** Recorded data **
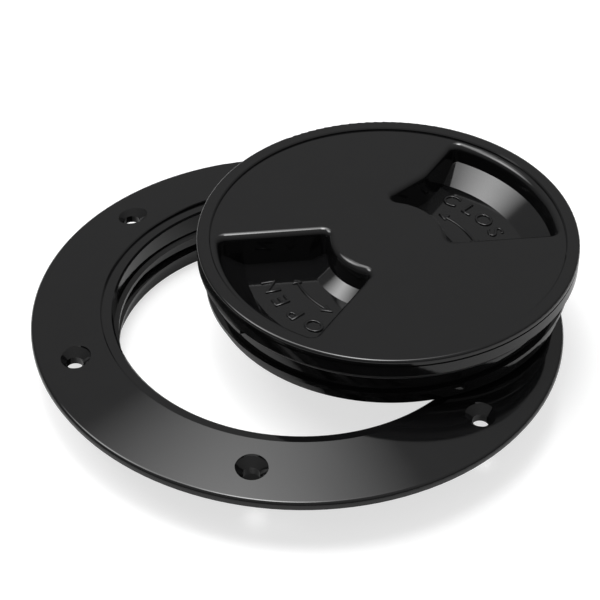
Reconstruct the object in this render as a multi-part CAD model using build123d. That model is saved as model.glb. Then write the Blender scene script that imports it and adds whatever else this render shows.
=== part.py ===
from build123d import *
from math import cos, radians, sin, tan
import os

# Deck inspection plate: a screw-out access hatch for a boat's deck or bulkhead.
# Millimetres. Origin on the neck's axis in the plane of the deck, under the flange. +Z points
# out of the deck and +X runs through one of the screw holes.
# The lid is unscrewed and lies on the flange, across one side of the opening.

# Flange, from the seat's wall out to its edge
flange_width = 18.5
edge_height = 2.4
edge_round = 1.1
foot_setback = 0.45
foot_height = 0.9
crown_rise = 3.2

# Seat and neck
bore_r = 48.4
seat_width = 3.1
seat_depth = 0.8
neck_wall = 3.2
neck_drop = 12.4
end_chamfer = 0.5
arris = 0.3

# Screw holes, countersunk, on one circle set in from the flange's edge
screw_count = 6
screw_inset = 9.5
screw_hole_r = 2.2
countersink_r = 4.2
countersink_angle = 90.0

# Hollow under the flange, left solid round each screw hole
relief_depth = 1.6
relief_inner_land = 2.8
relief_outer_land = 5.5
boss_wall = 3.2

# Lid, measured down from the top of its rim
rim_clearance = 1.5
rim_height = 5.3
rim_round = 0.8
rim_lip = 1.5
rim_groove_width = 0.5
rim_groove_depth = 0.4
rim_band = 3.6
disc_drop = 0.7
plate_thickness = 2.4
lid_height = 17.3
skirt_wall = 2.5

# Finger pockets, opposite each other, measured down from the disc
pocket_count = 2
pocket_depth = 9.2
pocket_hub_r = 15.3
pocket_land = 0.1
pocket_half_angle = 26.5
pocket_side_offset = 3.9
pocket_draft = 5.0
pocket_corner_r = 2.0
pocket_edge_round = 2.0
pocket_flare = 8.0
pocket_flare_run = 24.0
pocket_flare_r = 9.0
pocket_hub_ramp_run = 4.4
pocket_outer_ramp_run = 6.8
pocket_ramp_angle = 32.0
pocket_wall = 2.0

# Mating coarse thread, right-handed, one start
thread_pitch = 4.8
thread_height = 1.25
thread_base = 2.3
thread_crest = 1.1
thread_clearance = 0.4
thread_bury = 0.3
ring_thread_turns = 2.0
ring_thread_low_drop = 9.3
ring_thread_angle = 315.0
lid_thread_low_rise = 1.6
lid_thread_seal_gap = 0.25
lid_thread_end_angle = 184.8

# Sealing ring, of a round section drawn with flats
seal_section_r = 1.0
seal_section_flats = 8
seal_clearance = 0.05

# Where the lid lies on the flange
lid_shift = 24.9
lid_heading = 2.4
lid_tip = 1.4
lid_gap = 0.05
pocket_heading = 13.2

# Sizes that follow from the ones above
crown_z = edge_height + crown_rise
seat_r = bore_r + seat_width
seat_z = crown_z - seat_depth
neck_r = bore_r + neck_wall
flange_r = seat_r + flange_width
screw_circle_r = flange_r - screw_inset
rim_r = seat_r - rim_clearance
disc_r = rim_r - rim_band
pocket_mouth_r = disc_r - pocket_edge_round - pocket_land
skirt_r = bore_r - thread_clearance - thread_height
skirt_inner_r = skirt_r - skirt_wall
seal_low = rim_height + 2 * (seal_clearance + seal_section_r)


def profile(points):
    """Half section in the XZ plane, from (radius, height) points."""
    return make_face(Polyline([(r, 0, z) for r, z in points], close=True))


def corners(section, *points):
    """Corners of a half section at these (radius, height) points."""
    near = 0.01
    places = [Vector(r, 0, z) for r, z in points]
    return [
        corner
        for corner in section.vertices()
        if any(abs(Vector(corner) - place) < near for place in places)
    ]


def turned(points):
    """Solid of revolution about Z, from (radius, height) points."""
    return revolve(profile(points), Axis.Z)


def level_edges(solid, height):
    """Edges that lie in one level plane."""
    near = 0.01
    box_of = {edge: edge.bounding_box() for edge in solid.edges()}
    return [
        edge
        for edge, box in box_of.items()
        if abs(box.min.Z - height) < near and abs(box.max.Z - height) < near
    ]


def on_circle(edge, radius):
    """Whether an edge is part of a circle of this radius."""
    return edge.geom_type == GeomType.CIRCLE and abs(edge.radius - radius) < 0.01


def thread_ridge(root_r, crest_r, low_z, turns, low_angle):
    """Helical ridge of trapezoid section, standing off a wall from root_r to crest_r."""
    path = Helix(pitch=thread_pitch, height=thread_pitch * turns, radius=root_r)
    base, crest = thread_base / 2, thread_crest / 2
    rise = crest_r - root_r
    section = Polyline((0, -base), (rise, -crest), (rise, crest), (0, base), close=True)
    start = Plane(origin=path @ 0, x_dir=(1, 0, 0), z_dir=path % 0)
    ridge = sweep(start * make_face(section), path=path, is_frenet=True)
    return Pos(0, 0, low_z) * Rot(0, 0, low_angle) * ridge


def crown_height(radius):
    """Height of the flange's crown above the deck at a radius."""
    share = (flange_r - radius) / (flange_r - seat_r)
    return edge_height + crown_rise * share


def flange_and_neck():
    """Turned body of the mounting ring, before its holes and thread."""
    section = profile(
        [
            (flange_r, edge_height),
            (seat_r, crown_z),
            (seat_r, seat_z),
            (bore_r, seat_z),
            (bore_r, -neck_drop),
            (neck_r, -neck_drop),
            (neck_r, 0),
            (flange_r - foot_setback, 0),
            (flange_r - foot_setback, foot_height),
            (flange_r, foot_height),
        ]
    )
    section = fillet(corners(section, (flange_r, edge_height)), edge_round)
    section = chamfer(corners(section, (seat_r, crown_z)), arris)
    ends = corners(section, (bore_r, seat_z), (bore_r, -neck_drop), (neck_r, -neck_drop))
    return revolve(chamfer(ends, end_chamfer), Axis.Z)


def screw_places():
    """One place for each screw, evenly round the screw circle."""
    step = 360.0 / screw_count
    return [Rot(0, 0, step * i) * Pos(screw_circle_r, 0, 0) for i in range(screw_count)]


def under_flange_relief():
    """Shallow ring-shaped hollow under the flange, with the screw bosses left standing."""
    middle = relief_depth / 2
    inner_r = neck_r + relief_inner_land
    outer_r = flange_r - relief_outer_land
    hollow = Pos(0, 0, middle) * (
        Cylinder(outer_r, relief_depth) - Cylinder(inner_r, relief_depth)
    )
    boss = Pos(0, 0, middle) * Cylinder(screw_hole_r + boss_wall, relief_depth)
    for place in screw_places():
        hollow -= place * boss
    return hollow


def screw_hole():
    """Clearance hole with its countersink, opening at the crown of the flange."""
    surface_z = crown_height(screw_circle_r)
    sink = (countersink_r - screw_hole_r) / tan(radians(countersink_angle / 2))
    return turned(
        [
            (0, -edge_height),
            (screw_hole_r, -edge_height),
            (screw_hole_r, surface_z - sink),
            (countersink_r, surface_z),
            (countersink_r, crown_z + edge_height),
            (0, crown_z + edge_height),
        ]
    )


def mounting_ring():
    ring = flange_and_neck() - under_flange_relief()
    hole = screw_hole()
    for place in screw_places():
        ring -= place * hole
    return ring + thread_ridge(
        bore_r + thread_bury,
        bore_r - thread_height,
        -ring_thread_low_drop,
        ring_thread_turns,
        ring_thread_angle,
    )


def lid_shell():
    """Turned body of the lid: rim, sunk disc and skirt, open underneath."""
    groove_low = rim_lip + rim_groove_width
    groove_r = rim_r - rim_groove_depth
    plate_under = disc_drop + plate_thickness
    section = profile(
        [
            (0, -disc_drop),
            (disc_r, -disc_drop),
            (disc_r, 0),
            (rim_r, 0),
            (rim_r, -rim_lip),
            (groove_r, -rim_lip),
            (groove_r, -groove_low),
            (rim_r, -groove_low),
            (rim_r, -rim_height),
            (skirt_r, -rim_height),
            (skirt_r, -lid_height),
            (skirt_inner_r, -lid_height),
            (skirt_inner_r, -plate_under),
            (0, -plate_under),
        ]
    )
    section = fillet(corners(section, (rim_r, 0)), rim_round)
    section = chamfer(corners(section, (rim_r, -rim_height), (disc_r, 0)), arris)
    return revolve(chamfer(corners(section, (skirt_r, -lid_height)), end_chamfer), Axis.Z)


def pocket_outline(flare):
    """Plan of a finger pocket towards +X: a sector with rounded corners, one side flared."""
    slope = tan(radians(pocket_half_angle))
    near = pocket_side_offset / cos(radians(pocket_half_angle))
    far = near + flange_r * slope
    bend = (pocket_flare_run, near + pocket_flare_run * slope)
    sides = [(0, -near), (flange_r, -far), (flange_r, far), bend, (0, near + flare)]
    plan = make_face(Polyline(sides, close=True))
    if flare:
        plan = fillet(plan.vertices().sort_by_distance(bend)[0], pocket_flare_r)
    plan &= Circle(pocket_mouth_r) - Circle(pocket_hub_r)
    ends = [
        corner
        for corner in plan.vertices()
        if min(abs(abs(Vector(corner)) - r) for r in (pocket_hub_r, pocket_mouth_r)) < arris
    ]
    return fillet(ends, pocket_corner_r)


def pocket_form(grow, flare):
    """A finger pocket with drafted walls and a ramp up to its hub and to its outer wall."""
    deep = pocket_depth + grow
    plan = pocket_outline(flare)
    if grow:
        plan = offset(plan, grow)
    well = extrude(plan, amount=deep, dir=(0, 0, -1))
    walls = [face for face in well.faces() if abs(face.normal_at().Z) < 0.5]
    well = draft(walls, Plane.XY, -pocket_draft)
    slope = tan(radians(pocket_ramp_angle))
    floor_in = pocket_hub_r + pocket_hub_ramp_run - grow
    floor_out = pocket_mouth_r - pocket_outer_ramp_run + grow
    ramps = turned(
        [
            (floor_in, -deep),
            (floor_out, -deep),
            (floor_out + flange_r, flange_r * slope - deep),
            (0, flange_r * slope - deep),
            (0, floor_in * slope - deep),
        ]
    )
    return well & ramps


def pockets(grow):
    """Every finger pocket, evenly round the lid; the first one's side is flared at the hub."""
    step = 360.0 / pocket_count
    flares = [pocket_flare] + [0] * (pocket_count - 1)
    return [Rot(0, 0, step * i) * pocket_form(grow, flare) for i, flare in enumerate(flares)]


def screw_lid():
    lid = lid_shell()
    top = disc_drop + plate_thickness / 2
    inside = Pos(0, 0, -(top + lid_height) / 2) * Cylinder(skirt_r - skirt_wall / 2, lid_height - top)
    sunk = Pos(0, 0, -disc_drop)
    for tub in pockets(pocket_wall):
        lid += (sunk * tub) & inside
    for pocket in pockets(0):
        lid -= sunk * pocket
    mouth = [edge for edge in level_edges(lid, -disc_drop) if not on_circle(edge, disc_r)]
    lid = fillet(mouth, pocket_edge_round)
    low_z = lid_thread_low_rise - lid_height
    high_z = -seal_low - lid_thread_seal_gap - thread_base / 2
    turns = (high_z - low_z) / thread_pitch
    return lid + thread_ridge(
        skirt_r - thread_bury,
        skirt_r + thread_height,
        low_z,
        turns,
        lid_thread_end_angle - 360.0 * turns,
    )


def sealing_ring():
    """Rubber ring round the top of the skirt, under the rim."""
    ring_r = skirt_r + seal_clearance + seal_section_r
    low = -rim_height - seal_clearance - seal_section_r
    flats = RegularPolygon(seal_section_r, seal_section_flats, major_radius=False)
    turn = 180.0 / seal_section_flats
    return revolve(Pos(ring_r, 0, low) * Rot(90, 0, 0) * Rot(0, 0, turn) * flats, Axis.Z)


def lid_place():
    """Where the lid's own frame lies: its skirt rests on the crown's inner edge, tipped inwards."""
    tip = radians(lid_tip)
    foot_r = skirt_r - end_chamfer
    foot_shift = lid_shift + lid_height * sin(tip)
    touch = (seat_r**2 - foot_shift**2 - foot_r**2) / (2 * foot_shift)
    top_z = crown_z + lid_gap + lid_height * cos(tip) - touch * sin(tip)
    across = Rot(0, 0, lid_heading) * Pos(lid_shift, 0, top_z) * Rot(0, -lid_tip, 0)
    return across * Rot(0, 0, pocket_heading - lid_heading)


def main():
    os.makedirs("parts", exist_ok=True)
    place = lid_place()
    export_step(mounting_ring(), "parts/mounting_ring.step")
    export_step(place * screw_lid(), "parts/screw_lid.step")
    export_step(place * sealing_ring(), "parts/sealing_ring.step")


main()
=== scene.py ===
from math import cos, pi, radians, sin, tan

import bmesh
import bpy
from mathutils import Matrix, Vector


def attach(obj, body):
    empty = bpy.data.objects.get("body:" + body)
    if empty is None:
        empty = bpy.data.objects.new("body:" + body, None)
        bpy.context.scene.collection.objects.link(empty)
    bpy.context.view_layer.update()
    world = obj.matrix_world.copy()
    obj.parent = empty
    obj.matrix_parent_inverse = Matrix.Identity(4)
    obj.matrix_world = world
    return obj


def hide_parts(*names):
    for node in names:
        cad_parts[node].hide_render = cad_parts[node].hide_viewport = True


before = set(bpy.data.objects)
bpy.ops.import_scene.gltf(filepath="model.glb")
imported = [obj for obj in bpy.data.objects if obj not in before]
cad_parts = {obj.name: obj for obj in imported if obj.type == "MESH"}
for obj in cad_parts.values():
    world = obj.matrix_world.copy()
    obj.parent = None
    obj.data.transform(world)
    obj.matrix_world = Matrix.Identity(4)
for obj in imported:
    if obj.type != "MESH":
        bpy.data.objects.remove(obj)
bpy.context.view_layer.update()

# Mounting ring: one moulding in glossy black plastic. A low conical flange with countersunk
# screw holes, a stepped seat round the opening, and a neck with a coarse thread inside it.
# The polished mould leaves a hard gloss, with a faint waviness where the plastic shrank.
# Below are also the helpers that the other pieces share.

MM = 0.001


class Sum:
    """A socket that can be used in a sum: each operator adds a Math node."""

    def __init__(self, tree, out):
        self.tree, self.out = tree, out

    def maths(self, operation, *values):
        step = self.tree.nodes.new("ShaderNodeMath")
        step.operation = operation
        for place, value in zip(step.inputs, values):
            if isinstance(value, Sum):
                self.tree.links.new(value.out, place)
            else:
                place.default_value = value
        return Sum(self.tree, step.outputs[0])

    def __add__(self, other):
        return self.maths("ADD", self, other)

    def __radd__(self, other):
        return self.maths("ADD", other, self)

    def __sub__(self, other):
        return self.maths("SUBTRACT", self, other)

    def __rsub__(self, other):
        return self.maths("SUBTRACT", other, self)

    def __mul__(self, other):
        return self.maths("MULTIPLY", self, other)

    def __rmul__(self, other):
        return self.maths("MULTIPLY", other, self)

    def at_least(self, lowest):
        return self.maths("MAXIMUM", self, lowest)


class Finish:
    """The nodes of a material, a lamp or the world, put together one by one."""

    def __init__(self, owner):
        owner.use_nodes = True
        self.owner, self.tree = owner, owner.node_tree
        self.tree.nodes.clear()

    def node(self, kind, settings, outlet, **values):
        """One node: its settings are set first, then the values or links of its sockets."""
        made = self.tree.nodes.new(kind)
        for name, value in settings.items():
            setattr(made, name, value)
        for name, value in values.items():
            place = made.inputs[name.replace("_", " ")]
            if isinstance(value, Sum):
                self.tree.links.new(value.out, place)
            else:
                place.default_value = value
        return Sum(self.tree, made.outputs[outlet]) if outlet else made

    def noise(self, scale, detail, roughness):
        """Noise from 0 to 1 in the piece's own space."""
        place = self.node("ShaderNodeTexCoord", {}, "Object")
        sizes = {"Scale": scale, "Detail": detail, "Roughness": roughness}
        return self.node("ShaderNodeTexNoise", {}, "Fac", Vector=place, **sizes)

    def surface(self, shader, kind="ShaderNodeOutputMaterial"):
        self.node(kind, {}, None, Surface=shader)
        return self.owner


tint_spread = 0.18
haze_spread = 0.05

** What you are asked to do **
Only the lines from the opening of the material through the line with "crown_rise = 3.2" should be echoed, exactly as written.

** Complete output **
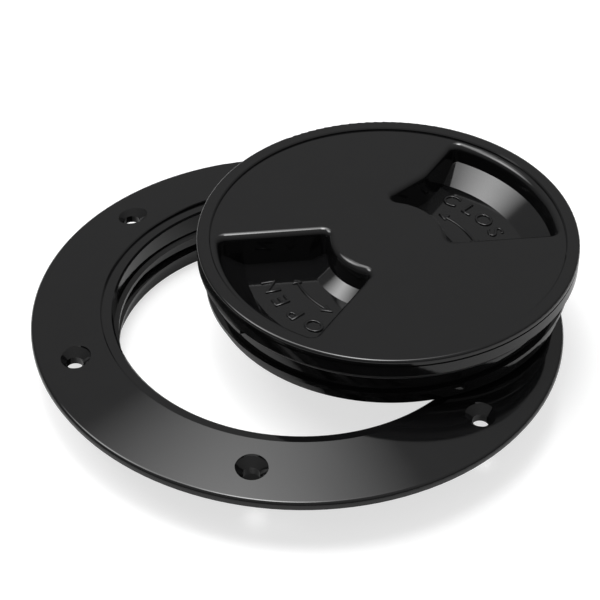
Reconstruct the object in this render as a multi-part CAD model using build123d. That model is saved as model.glb. Then write the Blender scene script that imports it and adds whatever else this render shows.
=== part.py ===
from build123d import *
from math import cos, radians, sin, tan
import os

# Deck inspection plate: a screw-out access hatch for a boat's deck or bulkhead.
# Millimetres. Origin on the neck's axis in the plane of the deck, under the flange. +Z points
# out of the deck and +X runs through one of the screw holes.
# The lid is unscrewed and lies on the flange, across one side of the opening.

# Flange, from the seat's wall out to its edge
flange_width = 18.5
edge_height = 2.4
edge_round = 1.1
foot_setback = 0.45
foot_height = 0.9
crown_rise = 3.2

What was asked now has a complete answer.